== Data lines ==

+ + +

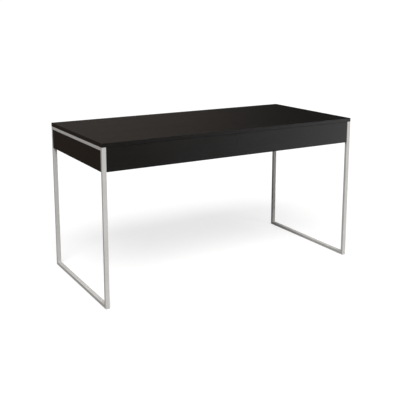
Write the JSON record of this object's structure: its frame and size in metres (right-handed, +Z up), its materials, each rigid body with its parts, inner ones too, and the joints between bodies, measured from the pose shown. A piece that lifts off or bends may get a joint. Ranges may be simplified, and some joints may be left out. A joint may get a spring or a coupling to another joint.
{
  "type": "writing desk",
  "caption": "Writing desk with a flat board top on two closed steel-tube end frames, and shallow handleless drawers on telescopic slides behind a flush front.",
  "frame": {"origin": "centre of the desk on the floor, under the middle of its top", "axes": "+Z up, +X along the desk, -Y towards whoever sits at it, where the drawers open"},
  "size_m": [1.4, 0.65, 0.75],
  "materials": {
    "black_laminate": "satin black-brown melamine-faced particle board",
    "black_edge_band": "satin black edge banding",
    "powder_coat": "satin light grey powder coat, fine texture",
    "powder_coat_tabs": "satin light grey powder coat",
    "nylon": "moulded, slightly worn",
    "carcass_board": "black melamine-faced board with raw cut edges",
    "drawer_board": "dark melamine-faced board",
    "hardboard": "smooth brown hardboard",
    "slide_steel": "zinc plated",
    "cage_steel": "zinc plated, with bright balls",
    "bracket_steel": "zinc plated",
    "cam_zinc": "die-cast",
    "screw_steel": "zinc plated"
  },
  "bodies": {
    "desk": {"back_panel": "black_laminate", "board_screws": "screw_steel", "centre_divider": "carcass_board", "desktop": "black_laminate", "desktop_edge_bands": "black_edge_band", "divider_screws": "screw_steel", "floor_glides": "nylon", "frame_tabs": "powder_coat_tabs", "front_rail": "carcass_board", "left_bottom_rail": "powder_coat", "left_drawer_inboard_outer_member": "slide_steel", "left_drawer_outboard_outer_member": "slide_steel", "left_front_leg": "powder_coat", "left_rear_leg": "powder_coat", "left_runner_batten": "carcass_board", "left_side_panel": "black_laminate", "left_top_rail": "powder_coat", "plate_screws": "screw_steel", "right_bottom_rail": "powder_coat", "right_drawer_inboard_outer_member": "slide_steel", "right_drawer_outboard_outer_member": "slide_steel", "right_front_leg": "powder_coat", "right_rear_leg": "powder_coat", "right_runner_batten": "carcass_board", "right_side_panel": "black_laminate", "right_top_rail": "powder_coat", "slide_screws": "screw_steel", "top_brackets": "bracket_steel"},
    "left_drawer": {"left_drawer_back": "drawer_board", "left_drawer_bottom": "hardboard", "left_drawer_cam_bolts": "screw_steel", "left_drawer_cams": "cam_zinc", "left_drawer_corner_screws": "screw_steel", "left_drawer_front": "black_laminate", "left_drawer_front_bands": "black_edge_band", "left_drawer_inboard_inner_member": "slide_steel", "left_drawer_inboard_side": "drawer_board", "left_drawer_outboard_inner_member": "slide_steel", "left_drawer_outboard_side": "drawer_board", "left_drawer_slide_screws": "screw_steel"},
    "left_middle_members": {"left_drawer_inboard_middle_member": "slide_steel", "left_drawer_outboard_middle_member": "slide_steel"},
    "left_outer_cages": {"left_drawer_outer_ball_cages": "cage_steel"},
    "left_inner_cages": {"left_drawer_inner_ball_cages": "cage_steel"},
    "right_drawer": {"right_drawer_back": "drawer_board", "right_drawer_bottom": "hardboard", "right_drawer_cam_bolts": "screw_steel", "right_drawer_cams": "cam_zinc", "right_drawer_corner_screws": "screw_steel", "right_drawer_front": "black_laminate", "right_drawer_front_bands": "black_edge_band", "right_drawer_inboard_inner_member": "slide_steel", "right_drawer_inboard_side": "drawer_board", "right_drawer_outboard_inner_member": "slide_steel", "right_drawer_outboard_side": "drawer_board", "right_drawer_slide_screws": "screw_steel"},
    "right_middle_members": {"right_drawer_inboard_middle_member": "slide_steel", "right_drawer_outboard_middle_member": "slide_steel"},
    "right_outer_cages": {"right_drawer_outer_ball_cages": "cage_steel"},
    "right_inner_cages": {"right_drawer_inner_ball_cages": "cage_steel"}
  },
  "joints": [
    {"name": "left_drawer_slide", "type": "slide", "parent": "desk", "child": "left_drawer", "axis": [0, -1, 0], "range_m": [0, 0.4]},
    {"name": "left_middle_members_slide", "type": "slide", "parent": "desk", "child": "left_middle_members", "axis": [0, -1, 0], "range_m": [0, 0.2]},
    {"name": "left_outer_cages_slide", "type": "slide", "parent": "desk", "child": "left_outer_cages", "axis": [0, -1, 0], "range_m": [0, 0.1]},
    {"name": "left_inner_cages_slide", "type": "slide", "parent": "desk", "child": "left_inner_cages", "axis": [0, -1, 0], "range_m": [0, 0.3]},
    {"name": "right_drawer_slide", "type": "slide", "parent": "desk", "child": "right_drawer", "axis": [0, -1, 0], "range_m": [0, 0.4]},
    {"name": "right_middle_members_slide", "type": "slide", "parent": "desk", "child": "right_middle_members", "axis": [0, -1, 0], "range_m": [0, 0.2]},
    {"name": "right_outer_cages_slide", "type": "slide", "parent": "desk", "child": "right_outer_cages", "axis": [0, -1, 0], "range_m": [0, 0.1]},
    {"name": "right_inner_cages_slide", "type": "slide", "parent": "desk", "child": "right_inner_cages", "axis": [0, -1, 0], "range_m": [0, 0.3]}
  ],
  "couplings": [
    {"joint": "left_middle_members_slide", "follows": "left_drawer_slide", "ratio": 0.5},
    {"joint": "left_outer_cages_slide", "follows": "left_drawer_slide", "ratio": 0.25},
    {"joint": "left_inner_cages_slide", "follows": "left_drawer_slide", "ratio": 0.75},
    {"joint": "right_middle_members_slide", "follows": "right_drawer_slide", "ratio": 0.5},
    {"joint": "right_outer_cages_slide", "follows": "right_drawer_slide", "ratio": 0.25},
    {"joint": "right_inner_cages_slide", "follows": "right_drawer_slide", "ratio": 0.75}
  ]
}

+ + +

Look above for every line with the word "materials" and copy it.

Write the JSON record of this object's structure: its frame and size in metres (right-handed, +Z up), its materials, each rigid body with its parts, inner ones too, and the joints between bodies, measured from the pose shown. A piece that lifts off or bends may get a joint. Ranges may be simplified, and some joints may be left out. A joint may get a spring or a coupling to another joint.
  "materials": {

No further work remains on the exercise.